Pourtant, derrière cette soif de reliance, une autre question affleure : à qui, ou à quoi, voulons-nous vraiment nous relier ? C’est ce que m’a rappelé un échange matinal avec Cyrille Frank, Directeur des publications chez Minted / Influencia (et mille autres casquettes) : « Le besoin de sens de l’être humain l’a conduit de la magie à Dieu, et le porte aujourd’hui vers de nouvelles croyances, dont Gaïa – seule idéologie capable de rassembler. Mais si cette croyance semble en apparence décentrer l’Homme, elle traduit encore l’immense vanité de notre espèce : vouloir à tout prix qu’il y ait une signification à l’univers, et autre chose que la matière. »
Je comprends sa réserve. Et pourtant, quelque chose me trouble. Un déplacement s’amorce, d’un autre ordre, plus épistémique. Car si Cyrille a raison sur notre vanité à vouloir du sens, la technologie, cette fois, pourrait nous ouvrir une autre voie.
Depuis des siècles, nous avons connu le monde en le disséquant, et en le nommant on le mettait à distance. La connaissance était un acte de séparation : voir, c’était déjà dominer. Mais avec l’essor de l’IA générative, de la bioacoustique, des capteurs, nos outils deviennent en quelque sorte des organes d’écoute. L’IA détecte déjà des corrélations dans les chants de baleines, dans l’activité des récifs, dans les vibrations des sols ou les réseaux mycorhiziens. Elle rend visible l’invisible.

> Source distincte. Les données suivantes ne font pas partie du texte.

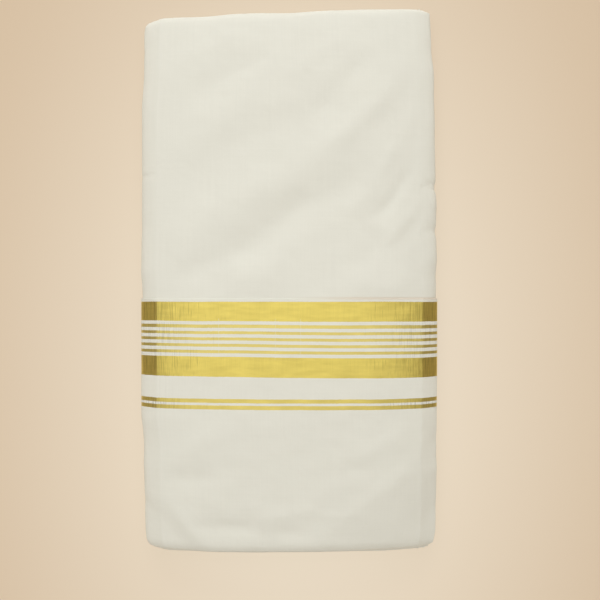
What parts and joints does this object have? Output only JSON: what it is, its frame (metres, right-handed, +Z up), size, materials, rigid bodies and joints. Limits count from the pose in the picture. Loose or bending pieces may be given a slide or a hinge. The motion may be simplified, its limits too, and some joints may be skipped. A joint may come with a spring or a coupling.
{
  "type": "folded dhoti cloth",
  "caption": "Cream cotton dhoti folded flat into a long layered pack, its turned-up border flap showing broad and fine gold zari stripes across the middle.",
  "frame": {"origin": "centre of the pack's underside, on the surface it lies on", "axes": "+Y along the pack towards its upper end, away from the border flap; +X across it, to the side with the layered turns; +Z up, out of the front face"},
  "size_m": [0.2396, 0.4439, 0.032],
  "materials": {
    "cotton": "fine plain-woven cream cotton, matte with a faint sheen",
    "cotton_inner": "the same cream cotton, seen at the edges of its folded layers",
    "zari_border": "the same cream cotton with woven stripes of gold metallic zari thread across it"
  },
  "bodies": {
    "root": {"folded_layers": "cotton_inner", "upper_panel": "cotton", "border_flap": "zari_border"}
  },
  "joints": []
}
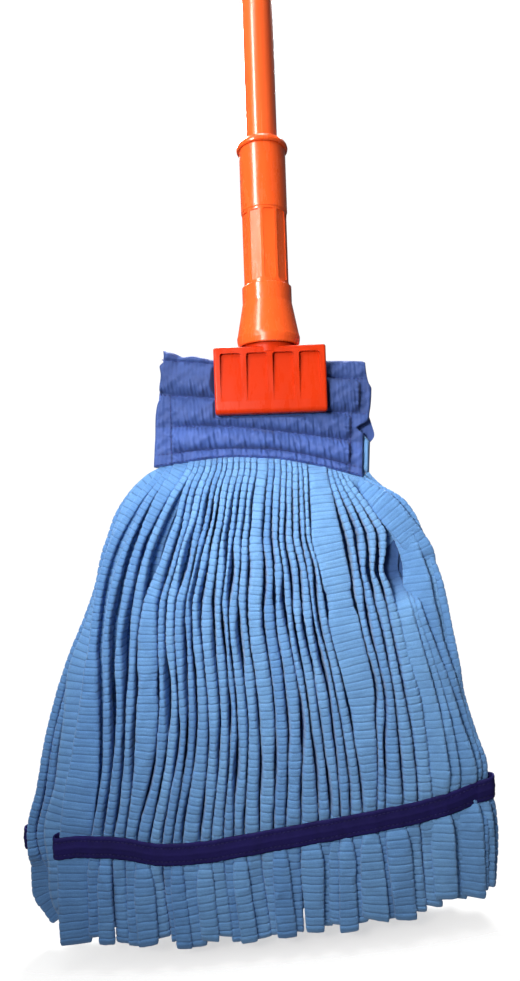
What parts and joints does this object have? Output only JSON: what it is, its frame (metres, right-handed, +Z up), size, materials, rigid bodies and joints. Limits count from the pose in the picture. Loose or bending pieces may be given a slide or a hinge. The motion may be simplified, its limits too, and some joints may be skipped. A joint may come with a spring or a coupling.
{
  "type": "string mop",
  "caption": "Wet mop: flat knitted tube strips in a quilted headband with tail tapes, held by a twist-collar jaw clamp on a fibreglass handle",
  "frame": {"origin": "centre of the hanging hole in the cap at the top of the handle", "axes": "+Z up along the handle, +X to the right of the mop seen from the front, front of the mop towards -Y"},
  "size_m": [0.3749, 0.0572, 1.9944],
  "materials": {
    "handle_fibreglass": "pigmented fibreglass tube, glossy",
    "cap_plastic": "moulded plastic",
    "core_plastic": "moulded nylon core",
    "collar_plastic": "moulded plastic, satin gloss",
    "jaw_plastic": "moulded plastic, satin gloss",
    "washer_plastic": "natural acetal",
    "pin_steel": "drawn steel",
    "ring_steel": "spring steel",
    "headband_mesh": "quilted ribbed polyester",
    "microfibre": "ribbed knitted microfibre tube",
    "tail_tape": "woven tape, two stitch rows"
  },
  "bodies": {
    "handle": {"handle_tube": "handle_fibreglass", "hang_cap": "cap_plastic", "clamp_stem": "core_plastic", "stem_rivet": "pin_steel", "jaw_pins": "pin_steel"},
    "bell": {"collar_bell": "collar_plastic", "snap_ring": "ring_steel", "thrust_washer": "washer_plastic"},
    "sleeve": {"collar_sleeve": "collar_plastic"},
    "front_jaw": {"jaw_front": "jaw_plastic"},
    "rear_jaw": {"jaw_rear": "jaw_plastic"},
    "mop_head": {"headband_front": "headband_mesh", "headband_rear": "headband_mesh", "headband_core": "microfibre", "tail_band_front": "tail_tape", "tail_band_rear": "tail_tape", "strips_front_1": "microfibre", "strips_front_2": "microfibre", "strips_front_3": "microfibre", "strips_front_4": "microfibre", "strips_front_5": "microfibre", "strips_rear_1": "microfibre", "strips_rear_2": "microfibre", "strips_rear_3": "microfibre", "strips_rear_4": "microfibre", "strips_rear_5": "microfibre"}
  },
  "joints": [
    {"name": "collar_slide", "type": "slide", "parent": "handle", "child": "bell", "axis": [0, 0, 1], "range_m": [0, 0.018]},
    {"name": "collar_turn", "type": "hinge", "parent": "bell", "child": "sleeve", "pos_m": [0, 0, -1.408], "axis": [0, 0, 1], "range_deg": [0, 270]},
    {"name": "jaw_front_hinge", "type": "hinge", "parent": "handle", "child": "front_jaw", "pos_m": [0, -0.0055, -1.476], "axis": [-1, 0, 0], "range_deg": [0, 15]},
    {"name": "jaw_rear_hinge", "type": "hinge", "parent": "handle", "child": "rear_jaw", "pos_m": [0, 0.0055, -1.476], "axis": [1, 0, 0], "range_deg": [0, 15]},
    {"name": "mop_release", "type": "slide", "parent": "handle", "child": "mop_head", "axis": [0, 0, -1], "range_m": [0, 0.1]}
  ],
  "couplings": [
    {"joint": "collar_turn", "follows": "collar_slide", "rad_per_m": 261.79},
    {"joint": "jaw_front_hinge", "follows": "collar_slide", "rad_per_m": 14.54},
    {"joint": "jaw_rear_hinge", "follows": "collar_slide", "rad_per_m": 14.54}
  ]
}
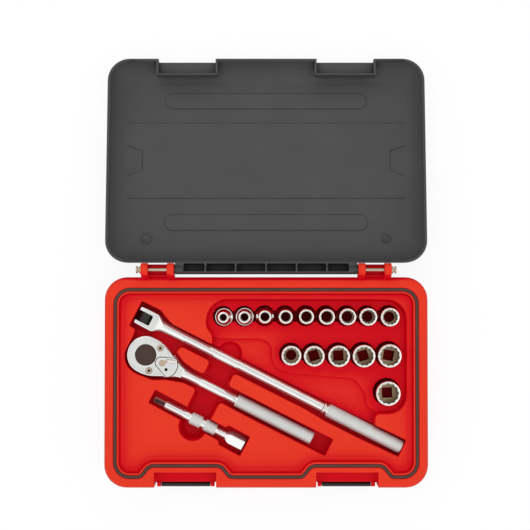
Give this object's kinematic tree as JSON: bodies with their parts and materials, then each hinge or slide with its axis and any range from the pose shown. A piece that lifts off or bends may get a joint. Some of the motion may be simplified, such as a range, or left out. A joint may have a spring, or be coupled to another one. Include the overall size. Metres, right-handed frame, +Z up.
{
  "type": "socket wrench set in case",
  "caption": "Hinged plastic tool case with a formed tray that holds sockets, a ratchet, a hinged handle and a drive adaptor.",
  "frame": {"origin": "centre of the underside of the case base", "axes": "+X along the case to the right, +Y towards the hinge, +Z up"},
  "size_m": [0.388, 0.523, 0.0583],
  "materials": {
    "red_plastic": "fine satin grain",
    "grey_plastic": "fine grain",
    "black_plastic": "satin",
    "seal_rubber": "matt",
    "chrome_steel": "bright chrome, with satin grips",
    "plain_steel": "turned",
    "dark_steel": "dark phosphate"
  },
  "bodies": {
    "case_base": {"base_shell": "red_plastic", "tool_tray": "red_plastic", "socket_deck": "red_plastic", "back_well": "red_plastic", "front_well": "red_plastic", "corner_well": "red_plastic", "ratchet_well": "red_plastic", "handle_well": "red_plastic", "adaptor_well": "red_plastic", "finger_well": "red_plastic", "rim_gasket": "seal_rubber", "hinge_pins": "plain_steel", "latch_pins": "plain_steel"},
    "lid": {"lid_shell": "grey_plastic"},
    "latch_left": {"latch_left": "black_plastic"},
    "latch_right": {"latch_right": "black_plastic"},
    "ratchet": {"ratchet_body": "chrome_steel", "ratchet_cover": "chrome_steel", "cover_screws": "plain_steel", "ratchet_pawl": "plain_steel"},
    "ratchet_drive": {"ratchet_gear": "plain_steel", "ratchet_disc": "dark_steel", "ratchet_ball": "plain_steel"},
    "ratchet_lever": {"reversing_lever": "chrome_steel", "pawl_plunger": "plain_steel"},
    "hinged_handle": {"hinged_handle": "chrome_steel", "handle_pin": "plain_steel"},
    "handle_drive": {"handle_drive": "dark_steel", "handle_ball": "plain_steel"},
    "adaptor": {"adaptor_bar": "chrome_steel", "adaptor_ball": "plain_steel"},
    "socket_08": {"socket_08": "chrome_steel"},
    "socket_09": {"socket_09": "chrome_steel"},
    "socket_10": {"socket_10": "chrome_steel"},
    "socket_11": {"socket_11": "chrome_steel"},
    "socket_12": {"socket_12": "chrome_steel"},
    "socket_13": {"socket_13": "chrome_steel"},
    "socket_14": {"socket_14": "chrome_steel"},
    "socket_15": {"socket_15": "chrome_steel"},
    "socket_16": {"socket_16": "chrome_steel"},
    "socket_17": {"socket_17": "chrome_steel"},
    "socket_18": {"socket_18": "chrome_steel"},
    "socket_19": {"socket_19": "chrome_steel"},
    "socket_20": {"socket_20": "chrome_steel"},
    "socket_21": {"socket_21": "chrome_steel"},
    "socket_22": {"socket_22": "chrome_steel"}
  },
  "joints": [
    {"name": "lid_hinge", "type": "hinge", "parent": "case_base", "child": "lid", "pos_m": [0, 0.1348, 0.05015], "axis": [-1, 0, 0], "range_deg": [-185.1, 0]},
    {"name": "latch_left_hinge", "type": "hinge", "parent": "case_base", "child": "latch_left", "pos_m": [-0.097, -0.1244, 0.0335], "axis": [1, 0, 0], "range_deg": [-180, 0]},
    {"name": "latch_right_hinge", "type": "hinge", "parent": "case_base", "child": "latch_right", "pos_m": [0.097, -0.1244, 0.0335], "axis": [1, 0, 0], "range_deg": [-180, 0]},
    {"name": "ratchet_lift", "type": "slide", "parent": "case_base", "child": "ratchet", "axis": [0, 0, 1], "range_m": [0, 0.08]},
    {"name": "handle_lift", "type": "slide", "parent": "case_base", "child": "hinged_handle", "axis": [0, 0, 1], "range_m": [0, 0.225]},
    {"name": "adaptor_lift", "type": "slide", "parent": "case_base", "child": "adaptor", "axis": [0, 0, 1], "range_m": [0, 0.06]},
    {"name": "socket_08_lift", "type": "slide", "parent": "case_base", "child": "socket_08", "axis": [0, 0, 1], "range_m": [0, 0.06]},
    {"name": "socket_09_lift", "type": "slide", "parent": "case_base", "child": "socket_09", "axis": [0, 0, 1], "range_m": [0, 0.06]},
    {"name": "socket_10_lift", "type": "slide", "parent": "case_base", "child": "socket_10", "axis": [0, 0, 1], "range_m": [0, 0.06]},
    {"name": "socket_11_lift", "type": "slide", "parent": "case_base", "child": "socket_11", "axis": [0, 0, 1], "range_m": [0, 0.06]},
    {"name": "socket_12_lift", "type": "slide", "parent": "case_base", "child": "socket_12", "axis": [0, 0, 1], "range_m": [0, 0.06]},
    {"name": "socket_13_lift", "type": "slide", "parent": "case_base", "child": "socket_13", "axis": [0, 0, 1], "range_m": [0, 0.06]},
    {"name": "socket_14_lift", "type": "slide", "parent": "case_base", "child": "socket_14", "axis": [0, 0, 1], "range_m": [0, 0.06]},
    {"name": "socket_15_lift", "type": "slide", "parent": "case_base", "child": "socket_15", "axis": [0, 0, 1], "range_m": [0, 0.06]},
    {"name": "socket_16_lift", "type": "slide", "parent": "case_base", "child": "socket_16", "axis": [0, 0, 1], "range_m": [0, 0.06]},
    {"name": "socket_17_lift", "type": "slide", "parent": "case_base", "child": "socket_17", "axis": [0, 0, 1], "range_m": [0, 0.06]},
    {"name": "socket_18_lift", "type": "slide", "parent": "case_base", "child": "socket_18", "axis": [0, 0, 1], "range_m": [0, 0.06]},
    {"name": "socket_19_lift", "type": "slide", "parent": "case_base", "child": "socket_19", "axis": [0, 0, 1], "range_m": [0, 0.06]},
    {"name": "socket_20_lift", "type": "slide", "parent": "case_base", "child": "socket_20", "axis": [0, 0, 1], "range_m": [0, 0.06]},
    {"name": "socket_21_lift", "type": "slide", "parent": "case_base", "child": "socket_21", "axis": [0, 0, 1], "range_m": [0, 0.06]},
    {"name": "socket_22_lift", "type": "slide", "parent": "case_base", "child": "socket_22", "axis": [0, 0, 1], "range_m": [0, 0.06]},
    {"name": "ratchet_spin", "type": "hinge", "parent": "ratchet", "child": "ratchet_drive", "pos_m": [-0.1451, 0.0325, 0.035], "axis": [0, 0, 1], "continuous": true},
    {"name": "lever_turn", "type": "hinge", "parent": "ratchet", "child": "ratchet_lever", "pos_m": [-0.12502, 0.02235, 0.044], "axis": [0, 0, 1], "range_deg": [-18, 18]},
    {"name": "handle_swivel", "type": "hinge", "parent": "hinged_handle", "child": "handle_drive", "pos_m": [-0.14647, 0.07689, 0.034], "axis": [0.4509, 0.8926, 0], "range_deg": [0, 90.1]}
  ],
  "couplings": [
    {"joint": "handle_swivel", "follows": "handle_lift", "rad_per_m": 6.9813}
  ]
}
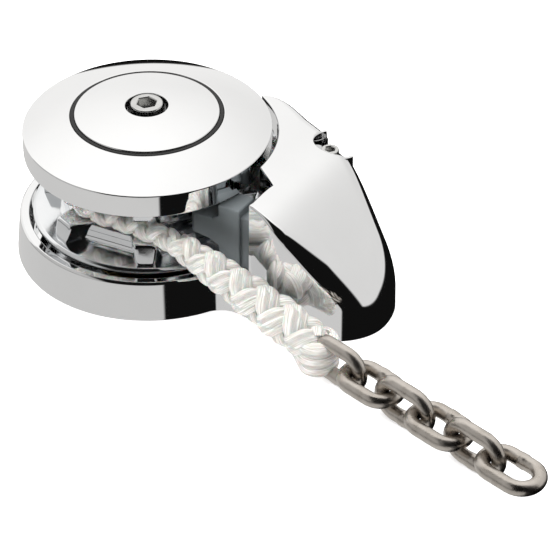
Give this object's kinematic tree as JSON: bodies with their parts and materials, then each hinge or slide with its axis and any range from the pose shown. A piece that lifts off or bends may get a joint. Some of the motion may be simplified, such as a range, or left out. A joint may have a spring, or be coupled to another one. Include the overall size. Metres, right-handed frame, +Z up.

Nous ne sommes donc plus seulement dans l’analyse ou l’explication, mais dans une forme d’attention, d’écoute du monde. Et si le vrai développement relationnel, c’était ça ? Devenir un organe de perception du monde, et non plus sa conscience. Cela ne réglerait sans doute pas notre vanité – surtout à l’heure où l’on se demande si une vie synthétique n’est pas en train de prendre racine – mais ce serait déjà une manière de la déplacer : passer du besoin de comprendre au désir d’entendre. Et, qui sait, d’admettre que le monde n’a peut-être rien à nous dire… et d’écouter quand même.